In the silly season, or at any other time, I cannot imagine being without a good newspaper. I do have an aversion to tabloids, perhaps because of their association with a kind of journalism I find unsatisfying. Take The Sun, for example. In my estimation it creates a year-round silly season. Its reportage and opinion pieces do no credit to
its readers' I.Q. The good news is that its readership is declining. That may indicate a better educated, more discriminating reading public.
This space would be happy if the traditional broadsheet, such as you are now reading, were reduced to 'Berliner' size. It is a 'midi' format about one-third taller and one column wider than a tabloid.
In the U.K. The Guardian (daily) and The Observer (weekly) now publish in that format. So does Le Monde in Paris. Only two papers in North America have thus far followed suit, neither of them in Canada.

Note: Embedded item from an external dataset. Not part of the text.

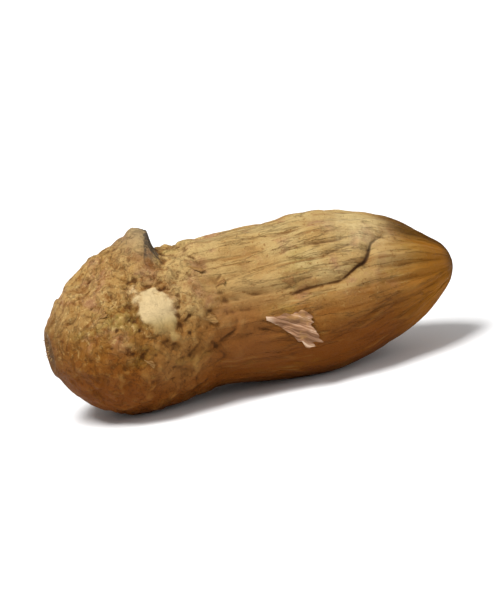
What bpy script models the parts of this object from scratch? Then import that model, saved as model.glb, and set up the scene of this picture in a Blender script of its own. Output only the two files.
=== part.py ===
"""A pistachio nut closed in its dried husk, lying on its side. One solid, in metres, +Z up.

+X points from the blunt stem end to the tip. The origin is under the middle of the nut, on the surface
that it rests on.
"""

import math

import bmesh
import bpy
from mathutils import Matrix, Vector, noise

MM = 0.001

# The nut as a whole
LENGTH = 25.0 * MM
THICKNESS = 9.3 * MM
WIDTH = 9.9 * MM
FLAT_SPOT_CUT = 0.27 * MM

# How the girth runs along the nut. Places along it go from -1 at the stem end to 1 at the tip
TIP_SHOULDER = 0.25
TIP_TAPER = 0.64
TIP_BLUNTNESS = 0.09
TIP_BLUNT_START = 0.85
SWELL_PLACE = 0.36
SWELL_REACH = 0.26
SWELL = 0.043
SWELL_UPPER = 0.25
STEM_SHOULDER = -0.58
STEM_TAPER = 0.64
WAIST_PLACE = -0.20
WAIST_REACH = 0.20
WAIST_DEPTH = 0.065
WAIST_UNDER = 0.6
SIDEWAYS_BEND = 0.35 * MM

# The mesh: rings across the nut and meridians along it
MERIDIANS = 64
RINGS = 88

# Lumps and lengthwise ribs that the husk took as it dried
LUMP_HEIGHT = 0.22 * MM
LUMP_SPACING = 4.6 * MM
RIB_HEIGHT = 0.5 * MM
RIB_SPACING = 1.9 * MM
RIB_LENGTH = 11.0 * MM
RIB_ONSET = 2.0 * MM
RIB_FLATTENING = 2.4
RIB_LOW_CALM = 0.6
KNOB_HEIGHT = 0.36 * MM
KNOB_SPACING = 1.15 * MM
KNOBS_ON_RIBS = 0.25
UNDERSIDE_ANGLE = math.radians(-90)
UNDERSIDE_SPREAD = math.radians(40)
UNDERSIDE_CALM = 0.9
END_CALM = 0.12
END_FULL = 0.72

# The seam that runs from the tip back along the near flank, by its angle above the level
SEAM_END = 0.4 * MM
SEAM_BEND_START = 3.8 * MM
SEAM_BEND_LENGTH = 5.5 * MM
SEAM_LOW_ANGLE = math.radians(18)
SEAM_TURN = math.radians(38)
SEAM_CURVE = 1.6
SEAM_HOOK = math.radians(11)
SEAM_HOOK_START = 6.3 * MM
SEAM_HOOK_END = 7.4 * MM
SEAM_STEP = 0.1 * MM
SEAM_DEPTH = 0.34 * MM
SEAM_HALF_WIDTH = 0.5 * MM
SEAM_LIP = 0.12 * MM
SEAM_LIP_PLACE = 1.1 * MM
SEAM_FADE_START = 6.8 * MM
SEAM_FADE_END = 8.4 * MM
SEAM_FADE = 0.8
BACK_SEAM_ANGLE = math.radians(18)
BACK_SEAM_DEPTH = 0.22 * MM
BACK_SEAM_END = -2.0 * MM
BACK_SEAM_FULL = 3.0 * MM

# The lip of husk that has lifted on top of the stem end
LIP_START = -9.4 * MM
LIP_EDGE = -5.5 * MM
LIP_HEIGHT = 1.38 * MM
LIP_ANGLE = math.radians(88)
LIP_HALF_ANGLE = math.radians(36)
LIP_ROUNDING = 1.2 * MM
LIP_DROP = 0.65 * MM
LIP_CURL = 1.25
LIP_SIDE = 1.05

# The edge of the outer skin round the waist, the bare spot of shell, and the papery scrap
COLLAR_PLACE = -3.2 * MM
COLLAR_SWAY = 1.3 * MM
COLLAR_DEPTH = 0.14 * MM
COLLAR_HALF_WIDTH = 0.5 * MM
SPOT_PLACE = -6.4 * MM
SPOT_ANGLE = math.radians(28)
SPOT_RADIUS = 1.45 * MM
SPOT_SQUEEZE = 0.82
SPOT_HEIGHT = 0.2 * MM
SPOT_DOME = 0.8
SPOT_RIM = 1.15
SPOT_RIM_WIDTH = 0.3
SCRAP_PLACE = 1.5 * MM
SCRAP_ANGLE = math.radians(-6)
SCRAP_LENGTH = 1.4 * MM
SCRAP_WIDTH = 1.0 * MM
SCRAP_HEIGHT = 0.3 * MM
SCRAP_SLANT = 0.44
SCRAP_TILT = 0.4

# The stem scar at one end and the dried point at the other
SCAR_RADIUS = 1.25 * MM
SCAR_DEPTH = 0.5 * MM
SCAR_DISH = 0.75
SCAR_RIM = 0.15 * MM
SCAR_RIM_WIDTH = 0.35 * MM
SCAR_STUB = 0.3 * MM
SCAR_STUB_RADIUS = 0.4 * MM
POINT_RADIUS = 0.3 * MM
POINT_LENGTH = 0.05 * MM

# The husk's dry skin
HUSK_COLOUR = (0.42, 0.235, 0.095, 1.0)
HUSK_ROUGHNESS = 0.72


def bell(value, middle, reach):
    """1 in the middle, falling smoothly to nothing past the reach."""
    return math.exp(-(((value - middle) / reach) ** 2))


def ease(value, start, end):
    """0 before the start, 1 after the end, smooth between them."""
    share = min(max((value - start) / (end - start), 0.0), 1.0)
    return share * share * (3 - 2 * share)


def ridged(point):
    """Rounded backs between narrow valleys, from -0.5 to 0.5."""
    return min(1.0, RIB_FLATTENING * abs(noise.noise(point))) - 0.5


def angle_from(angle, middle):
    """The turn from the middle to the angle, from minus to plus half a turn."""
    return math.remainder(angle - middle, math.tau)


def girth(along, angle):
    """The share of the full girth. The tip's half swells most on top, and the waist is deepest underneath."""
    if along > TIP_SHOULDER:
        reach = (along - TIP_SHOULDER) / (1 - TIP_SHOULDER)
        taper = TIP_TAPER - TIP_BLUNTNESS * ease(reach, TIP_BLUNT_START, 1)
        share = max(1 - reach**2, 0.0) ** taper
    elif along < STEM_SHOULDER:
        reach = (STEM_SHOULDER - along) / (1 + STEM_SHOULDER)
        share = max(1 - reach**2, 0.0) ** STEM_TAPER
    else:
        share = 1.0
    swell = SWELL * (1 + SWELL_UPPER * math.sin(angle)) * bell(along, SWELL_PLACE, SWELL_REACH)
    waist = WAIST_DEPTH * (1 - WAIST_UNDER * math.sin(angle))
    return share * (1 + swell - waist * bell(along, WAIST_PLACE, WAIST_REACH))


def skin_relief(x, y, z, angle):
    """Lumps all over, ribs along the tip's two thirds, lower underneath, and knobs over the stem end."""
    lumps = noise.noise(Vector((x, y, z)) / LUMP_SPACING) * LUMP_HEIGHT
    round_nut = THICKNESS / 2 / RIB_SPACING
    place = Vector((x / RIB_LENGTH, round_nut * math.cos(angle), round_nut * math.sin(angle)))
    low = ease(-math.sin(angle), -0.3, 0.15)
    ribs = ridged(place) * RIB_HEIGHT * (1 - RIB_LOW_CALM * low)
    knobs = noise.noise(Vector((x, y, z)) / KNOB_SPACING) * KNOB_HEIGHT
    ribbed = ease(x, COLLAR_PLACE - RIB_ONSET, COLLAR_PLACE + RIB_ONSET)
    fine = ribs * ribbed + knobs * (1 - ribbed + KNOBS_ON_RIBS * ribbed)
    underside = bell(angle_from(angle, UNDERSIDE_ANGLE), 0, UNDERSIDE_SPREAD)
    return lumps + fine * (1 - UNDERSIDE_CALM * underside)


def seam_angle(x):
    """How far above the level the seam lies: it bends up towards the tip, with a short hook on the way."""
    turn = max((x - SEAM_BEND_START) / SEAM_BEND_LENGTH, 0.0)
    return SEAM_LOW_ANGLE + SEAM_TURN * turn**SEAM_CURVE + SEAM_HOOK * ease(x, SEAM_HOOK_START, SEAM_HOOK_END)


def seam_relief(x, angle, radius):
    """The dark seam on the near flank, between its low lips, and the shallow one on the far side."""
    slope = (seam_angle(x + SEAM_STEP) - seam_angle(x - SEAM_STEP)) / (2 * SEAM_STEP)
    away = angle_from(angle, math.pi - seam_angle(x)) * radius / math.hypot(1, slope * radius)
    faded = 1 - SEAM_FADE * ease(x, SEAM_FADE_START, SEAM_FADE_END)
    strength = ease(x, SEAM_END, SEAM_BEND_START) * faded
    groove = SEAM_DEPTH * bell(away, 0, SEAM_HALF_WIDTH)
    lips = SEAM_LIP * bell(abs(away), SEAM_LIP_PLACE, SEAM_HALF_WIDTH)
    back_away = angle_from(angle, BACK_SEAM_ANGLE) * radius
    back_groove = BACK_SEAM_DEPTH * bell(back_away, 0, SEAM_HALF_WIDTH)
    return strength * (lips - groove) - back_groove * ease(x, BACK_SEAM_END, BACK_SEAM_FULL)


def lip_relief(x, angle):
    """The lifted lip: a tongue that rises from the stem end and drops at its free edge."""
    turn = angle_from(angle, LIP_ANGLE) / LIP_HALF_ANGLE
    edge = LIP_EDGE - LIP_ROUNDING * turn**2
    rise = min(max((x - LIP_START) / (LIP_EDGE - LIP_START), 0.0), 1.0) ** LIP_CURL
    drop = 1 - ease(x, edge, edge + LIP_DROP)
    return LIP_HEIGHT * rise * drop * max(1 - turn**2, 0.0) ** LIP_SIDE


def mark_relief(x, angle, radius):
    """The outer skin's edge round the waist, the bare spot and the papery scrap."""
    near = angle_from(angle, math.pi - SPOT_ANGLE)
    collar = COLLAR_PLACE + COLLAR_SWAY * math.cos(near * 2)
    furrow = COLLAR_DEPTH * bell(x, collar, COLLAR_HALF_WIDTH)
    from_spot = math.hypot((x - SPOT_PLACE) / SPOT_SQUEEZE, near * radius) / SPOT_RADIUS
    spot = SPOT_HEIGHT * (bell(from_spot, 0, SPOT_DOME) - bell(from_spot, SPOT_RIM, SPOT_RIM_WIDTH))
    scrap_turn = angle_from(angle, math.pi - SCRAP_ANGLE) * radius
    scrap_along = (x - SCRAP_PLACE) / SCRAP_LENGTH
    scrap_across = (scrap_turn - SCRAP_SLANT * (x - SCRAP_PLACE)) / SCRAP_WIDTH
    scrap_form = max(1 - scrap_along**2 - scrap_across**2, 0.0) ** 0.5
    scrap = SCRAP_HEIGHT * scrap_form * (1 - SCRAP_TILT + SCRAP_TILT * scrap_along)
    return spot + scrap - furrow


def end_relief(along, radius):
    """Moves along the nut: the sunken stem scar with its stub, and the dried point at the tip."""
    if along < 0:
        dish = SCAR_DEPTH * bell(radius, 0, SCAR_DISH * SCAR_RADIUS)
        rim = SCAR_RIM * bell(radius, SCAR_RADIUS, SCAR_RIM_WIDTH)
        return dish - rim - SCAR_STUB * bell(radius, 0, SCAR_STUB_RADIUS)
    return POINT_LENGTH * bell(radius, 0, POINT_RADIUS)


def husk_point(direction):
    """Where a point of the unit sphere lies on the husk."""
    along = direction.x
    angle = math.atan2(direction.z, direction.y)
    share = girth(along, angle)
    radius = share * THICKNESS / 2
    x = along * LENGTH / 2
    y = share * WIDTH / 2 * math.cos(angle)
    z = radius * math.sin(angle)
    relief = skin_relief(x, y, z, angle) + seam_relief(x, angle, radius) + mark_relief(x, angle, radius)
    relief = relief * ease(share, END_CALM, END_FULL) + lip_relief(x, angle)
    x += end_relief(along, radius)
    y += relief * math.cos(angle) + SIDEWAYS_BEND * (1 - along**2)
    z += relief * math.sin(angle)
    return Vector((x, y, z))


def husk_form():
    """The whole husk, from a sphere whose poles lie at the stem end and the tip."""
    form = bmesh.new()
    bmesh.ops.create_uvsphere(
        form,
        u_segments=MERIDIANS,
        v_segments=RINGS,
        radius=1.0,
        matrix=Matrix.Rotation(math.pi / 2, 4, "Y"),
    )
    for vertex in form.verts:
        vertex.co = husk_point(vertex.co.normalized())
    return form


def cut_flat_spots(form):
    """Trims the lowest skin flat, so that the nut lies still on its two swellings."""
    lowest = min(vertex.co.z for vertex in form.verts)
    everything = form.verts[:] + form.edges[:] + form.faces[:]
    cut = bmesh.ops.bisect_plane(
        form,
        geom=everything,
        plane_co=(0, 0, lowest + FLAT_SPOT_CUT),
        plane_no=(0, 0, 1),
        clear_inner=True,
    )
    rims = [item for item in cut["geom_cut"] if isinstance(item, bmesh.types.BMEdge)]
    bmesh.ops.holes_fill(form, edges=rims)
    bmesh.ops.recalc_face_normals(form, faces=form.faces)


def stand_on_origin(form):
    """Brings the middle of the nut's underside to the origin."""
    low = [min(vertex.co[axis] for vertex in form.verts) for axis in range(3)]
    high = [max(vertex.co[axis] for vertex in form.verts) for axis in range(3)]
    under = Vector(((low[0] + high[0]) / 2, (low[1] + high[1]) / 2, low[2]))
    bmesh.ops.translate(form, verts=form.verts, vec=-under)


def husk_material():
    material = bpy.data.materials.new("dried_husk")
    material.use_nodes = True
    skin = material.node_tree.nodes["Principled BSDF"]
    skin.inputs["Base Color"].default_value = HUSK_COLOUR
    skin.inputs["Roughness"].default_value = HUSK_ROUGHNESS
    skin.inputs["Metallic"].default_value = 0.0
    return material


def make_nut(collection):
    form = husk_form()
    cut_flat_spots(form)
    stand_on_origin(form)
    mesh = bpy.data.meshes.new("husk_nut")
    form.to_mesh(mesh)
    form.free()
    mesh.materials.append(husk_material())
    mesh.shade_smooth()
    collection.objects.link(bpy.data.objects.new("husk_nut", mesh))


for old in list(bpy.data.objects):
    bpy.data.objects.remove(old, do_unlink=True)
nut_collection = bpy.data.collections.new("pistachio_nut")
bpy.context.scene.collection.children.link(nut_collection)
make_nut(nut_collection)
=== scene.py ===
import math
import random

import bmesh
import bpy
from mathutils import Matrix, Vector, kdtree, noise
from mathutils.bvhtree import BVHTree


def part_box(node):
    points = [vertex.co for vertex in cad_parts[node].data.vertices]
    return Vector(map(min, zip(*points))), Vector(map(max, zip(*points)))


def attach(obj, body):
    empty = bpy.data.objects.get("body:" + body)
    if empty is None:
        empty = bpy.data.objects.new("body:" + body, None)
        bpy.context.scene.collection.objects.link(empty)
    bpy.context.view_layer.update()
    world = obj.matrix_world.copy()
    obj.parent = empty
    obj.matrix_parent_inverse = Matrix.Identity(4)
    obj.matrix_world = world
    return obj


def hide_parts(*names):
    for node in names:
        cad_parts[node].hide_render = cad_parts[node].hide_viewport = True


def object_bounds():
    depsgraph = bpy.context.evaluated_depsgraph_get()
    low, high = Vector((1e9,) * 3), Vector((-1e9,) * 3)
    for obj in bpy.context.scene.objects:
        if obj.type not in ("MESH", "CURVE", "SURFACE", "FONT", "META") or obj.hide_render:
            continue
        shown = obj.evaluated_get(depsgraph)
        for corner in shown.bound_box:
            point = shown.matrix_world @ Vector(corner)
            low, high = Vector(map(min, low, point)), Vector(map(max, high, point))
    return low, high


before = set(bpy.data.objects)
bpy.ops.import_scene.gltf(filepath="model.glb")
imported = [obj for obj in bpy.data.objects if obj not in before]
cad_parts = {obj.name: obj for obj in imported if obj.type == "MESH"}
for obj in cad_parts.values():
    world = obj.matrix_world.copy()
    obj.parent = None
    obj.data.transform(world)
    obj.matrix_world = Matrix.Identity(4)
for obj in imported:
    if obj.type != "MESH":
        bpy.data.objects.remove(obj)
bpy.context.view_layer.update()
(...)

Page size, of course, does not in itself make a newspaper more readable but, whatever the current problems of publishers, I can't envisage a society of informed adults without the print media. Who with normal eyesight would abandon the satisfaction of holding and reading a book for words recorded on a disc?
Similarly, there is no substitute for the pleasure of a newspaper hand-held or spread before one on a table top. That will be unchanged a century hence in 2109. Just wait and see.
Most of us have experienced the eye strain involved in sitting in front of a computer screen too many hours a day. Who, then, will ever wish in off hours to read extensive news coverage or opinion pieces on-line? If so, they would be wise to see their optometrist as often as their dental hygienist.
There will be fewer newspapers as communities grow and the world contracts. Already newspaper and magazine journalism are melding but the print media will keep pace with developments in film and on-line. I like the name of the new magazine-sized Toronto afternoon give-away for commuters that is coming in September. It will be called 't.o.night'. Great title! But it will need more than a re-hash of the morning's news.
Max Aitken, Lord Beaverbrook, the Canadian-born Fleet Street press baron, once said in Britain that a successful paper needed both a distinctive point of view (he called it a 'prejudice') and a broad outlook. In other words, it should entice or jar the reader out of narrow provincialism or unconcern. Every Canadian English language paper should have a French language editorial, perhaps reprinted from Le Devoir or Le Monde.
Mandarin Chinese, Arabic or Hindi may still be spoken by many Canadians but they are not native to this land. They will die out but French and English will remain. We may be multicultural but we must not be multilingual. That, like allowing dual citizenship, is divisive.
"All the news that's fit to print" is the New York Times mission statement. Better still, the Globe and Mail's motto used to be "Perspective is everything:. Maybe now that my old colleague Reginald Stackhouse's son John is its editor-in-chief The Globe will regain a wider perspective and even, like the National Post, celebrate Christmas with something more than annual front page reproductions of Ken Thomson's Krieghoff winter scenes.
Independent newspapers, like this one not tied to a metropolitan chain, through their editorials, oped columns and letters keep us talking to one another as neighbours. They help emancipate people who live in bedroom communities from the isolation that daily commuting can impose. They deliver us from bondage to the mindset of Metro Toronto from which most of us are glad to be free.